Royalti meredupkan emiten batubara



JAKARTA. Rencana pemerintah mengerek royalti batubara kembali bergulir. Demi menggenjot penerimaan negara bukan pajak (PNBP) sektor pertambangan mineral dan batubara (minerba), pemerintah kembali membuka opsi memberlakukan royalti 7% untuk batubara kalori rendah, 9% untuk batubara kalori menengah dan 13,5% untuk batubara kalori tinggi. Kabarnya, ketentuan itu  bergulir mulai kuartal I-2015.

Jika diberlakukan, kenaikan royalti ini bisa menambah beban emiten batubara. Yovie Priadi, Direktur PT ABM Investama Tbk (ABMM), menilai, kenaikan royalti berdampak terhadap kinerja ABMM. Maklum, saat ini harga batubara belum pulih. "Dengan harga batubara rendah, sangat sulit bagi kami untuk meng-absorb kenaikan royalti," ujar dia kepada KONTAN, Senin (16/2).
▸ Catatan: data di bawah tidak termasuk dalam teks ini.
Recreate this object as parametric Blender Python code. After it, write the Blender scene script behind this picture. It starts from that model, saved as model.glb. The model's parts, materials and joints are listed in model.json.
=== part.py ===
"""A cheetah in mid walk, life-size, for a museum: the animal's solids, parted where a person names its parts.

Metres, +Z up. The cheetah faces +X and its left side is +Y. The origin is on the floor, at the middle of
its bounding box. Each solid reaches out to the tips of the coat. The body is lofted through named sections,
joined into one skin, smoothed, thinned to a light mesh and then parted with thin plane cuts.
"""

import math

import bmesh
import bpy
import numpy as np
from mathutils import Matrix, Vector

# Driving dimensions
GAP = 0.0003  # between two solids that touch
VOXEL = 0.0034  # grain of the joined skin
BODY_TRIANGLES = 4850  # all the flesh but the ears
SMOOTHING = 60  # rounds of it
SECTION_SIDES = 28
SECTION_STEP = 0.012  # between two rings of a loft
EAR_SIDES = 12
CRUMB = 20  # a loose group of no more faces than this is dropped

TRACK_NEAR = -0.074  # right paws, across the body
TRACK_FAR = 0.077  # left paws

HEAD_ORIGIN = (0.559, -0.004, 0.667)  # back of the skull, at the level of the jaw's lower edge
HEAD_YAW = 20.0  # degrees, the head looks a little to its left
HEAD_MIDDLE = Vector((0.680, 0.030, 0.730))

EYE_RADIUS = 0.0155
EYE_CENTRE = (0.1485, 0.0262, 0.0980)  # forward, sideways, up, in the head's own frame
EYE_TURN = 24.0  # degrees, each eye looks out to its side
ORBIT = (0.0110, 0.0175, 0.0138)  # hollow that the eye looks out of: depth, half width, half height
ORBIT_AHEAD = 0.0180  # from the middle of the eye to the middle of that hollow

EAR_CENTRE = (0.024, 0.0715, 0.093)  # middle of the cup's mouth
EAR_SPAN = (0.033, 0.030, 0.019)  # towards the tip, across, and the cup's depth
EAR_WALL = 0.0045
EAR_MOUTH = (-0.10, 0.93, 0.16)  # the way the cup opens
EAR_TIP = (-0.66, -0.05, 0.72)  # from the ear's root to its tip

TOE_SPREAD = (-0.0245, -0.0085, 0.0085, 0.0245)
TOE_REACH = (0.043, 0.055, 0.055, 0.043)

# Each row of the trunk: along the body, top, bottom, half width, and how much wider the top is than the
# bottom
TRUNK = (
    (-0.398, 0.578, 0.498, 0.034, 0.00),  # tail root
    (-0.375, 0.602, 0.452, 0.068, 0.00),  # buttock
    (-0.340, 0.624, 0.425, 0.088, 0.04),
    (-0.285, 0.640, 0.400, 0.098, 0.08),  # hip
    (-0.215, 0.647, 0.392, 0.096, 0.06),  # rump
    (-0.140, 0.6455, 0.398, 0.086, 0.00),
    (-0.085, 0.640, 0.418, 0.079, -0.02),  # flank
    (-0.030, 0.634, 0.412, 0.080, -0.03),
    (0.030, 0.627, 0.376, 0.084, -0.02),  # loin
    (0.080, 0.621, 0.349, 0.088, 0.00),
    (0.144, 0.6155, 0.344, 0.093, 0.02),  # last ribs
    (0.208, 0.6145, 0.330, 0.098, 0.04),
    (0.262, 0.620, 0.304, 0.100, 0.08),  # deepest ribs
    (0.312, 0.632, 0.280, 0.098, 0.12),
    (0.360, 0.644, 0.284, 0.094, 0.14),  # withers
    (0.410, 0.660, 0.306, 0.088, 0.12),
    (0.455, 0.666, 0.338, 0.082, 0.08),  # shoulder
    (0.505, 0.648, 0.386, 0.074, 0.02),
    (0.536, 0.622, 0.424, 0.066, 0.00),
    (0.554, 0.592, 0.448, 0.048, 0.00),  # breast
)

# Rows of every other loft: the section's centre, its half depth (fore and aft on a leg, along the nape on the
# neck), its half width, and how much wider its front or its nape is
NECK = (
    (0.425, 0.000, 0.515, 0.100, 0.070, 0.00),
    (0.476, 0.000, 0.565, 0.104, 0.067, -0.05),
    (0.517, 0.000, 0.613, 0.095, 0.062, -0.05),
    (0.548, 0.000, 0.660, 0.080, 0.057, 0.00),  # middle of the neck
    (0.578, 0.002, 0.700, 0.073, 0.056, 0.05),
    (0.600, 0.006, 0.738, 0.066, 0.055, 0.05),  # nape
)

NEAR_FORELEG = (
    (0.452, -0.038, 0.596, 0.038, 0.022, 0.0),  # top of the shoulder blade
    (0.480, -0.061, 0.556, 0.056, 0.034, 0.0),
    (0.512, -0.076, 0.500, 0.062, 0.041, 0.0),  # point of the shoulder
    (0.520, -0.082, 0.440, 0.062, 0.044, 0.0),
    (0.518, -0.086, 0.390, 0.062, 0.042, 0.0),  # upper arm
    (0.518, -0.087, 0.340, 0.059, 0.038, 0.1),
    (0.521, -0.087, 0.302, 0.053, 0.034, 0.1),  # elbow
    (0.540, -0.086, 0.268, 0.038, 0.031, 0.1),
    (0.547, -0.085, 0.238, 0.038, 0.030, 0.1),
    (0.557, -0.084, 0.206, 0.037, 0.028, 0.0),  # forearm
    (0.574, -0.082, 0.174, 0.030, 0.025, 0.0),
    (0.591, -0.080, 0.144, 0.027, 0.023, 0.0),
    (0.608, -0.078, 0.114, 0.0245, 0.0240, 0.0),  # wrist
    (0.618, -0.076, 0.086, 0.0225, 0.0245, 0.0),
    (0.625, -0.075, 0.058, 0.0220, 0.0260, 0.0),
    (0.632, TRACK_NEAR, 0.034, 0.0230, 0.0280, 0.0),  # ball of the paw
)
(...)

Saat ini, ABMM melalui Asosiasi Pertambangan Batubara Indonesia (APBI) sudah mengusulkan royalti ini berlaku jika harga batubara mencapai level tertentu. Besaran royalti juga harus dibedakan berdasarkan kualitas batubara yang diproduksi. 


Jangka pendek, ABMM akan lebih mengetatkan ikat pinggang termasuk menyesuaikan produksi batubara. Tahun ini, manajemen menargetkan produksi batubara 6 juta ton-8 juta ton.

Dalam jangka panjang, ABMM akan melanjutkan strategi diversifikasi bisnis. Memang, selain batubara, ABMM merambah sektor kelistrikan. Emiten ini akan meningkatkan porsi pendapatan dari sektor kelistrikan pada tahun ini.

Salah satu pembangkit listrik yang bakal dibangun adalah independent power producer (IPP) berkapasitas 2x20 megawatt (MW) di Pulau Karimun, Jawa Tengah. Proyek itu diperkirakan menelan dana US$ 80 juta.

Reza Priyambada, Kepala Riset Woori Korindo Securities Indonesia, menilai, margin emiten tambang berpotensi kian menyempit, karena banyak sentimen negatif. Emiten juga akan mengerem ekspansi demi menjaga  kas mereka. Menurut dia, emiten yang paling terkena dampak adalah emiten batubara lapis dua yang produksinya masih belum besar. "Emiten yang kecil sudah sulit mendapatkan pasar. Ditambah royalti, akan semakin berat marginnya," ujar Reza. 

Di sisi lain, emiten batubara berkapitalisasi besar seperti PT Bukit Asam Tbk (PTBA) dan PT Indo Tambangraya Megah Tbk (ITMG) diperkirakan masih bisa mempertahankan kinerja.

ITMG ataupun PTBA sudah melakukan efisiensi besar-besaran sejak tahun lalu, sehingga kenaikan royalti tetap bisa diantisipasi. "Tetap akan ada koreksi fundamental dan penurunan pendapatan, namun tidak besar untuk PTBA, ITMG atau ADRO," ujar Lucky Bayu Purnomo, analis LBP Enterprises. 

Memang, sentimen negatif masih menaungi pasar batubara. Namun, emiten bisa mengantisipasi tekanan ini dengan efisiensi. Misalnya, mengurangi produksi dan mengerem ekspansi.

Reza menambahkan, emiten yang terlilit utang seperti PT Bumi Resources Tbk (BUMI) juga akan merasakan efek negatif kebijakan itu. "Banyak emiten yang sebenarnya dari sisi beban sudah tinggi. Ditambah kenaikan royalti, semakin tidak kompetitif," terang dia.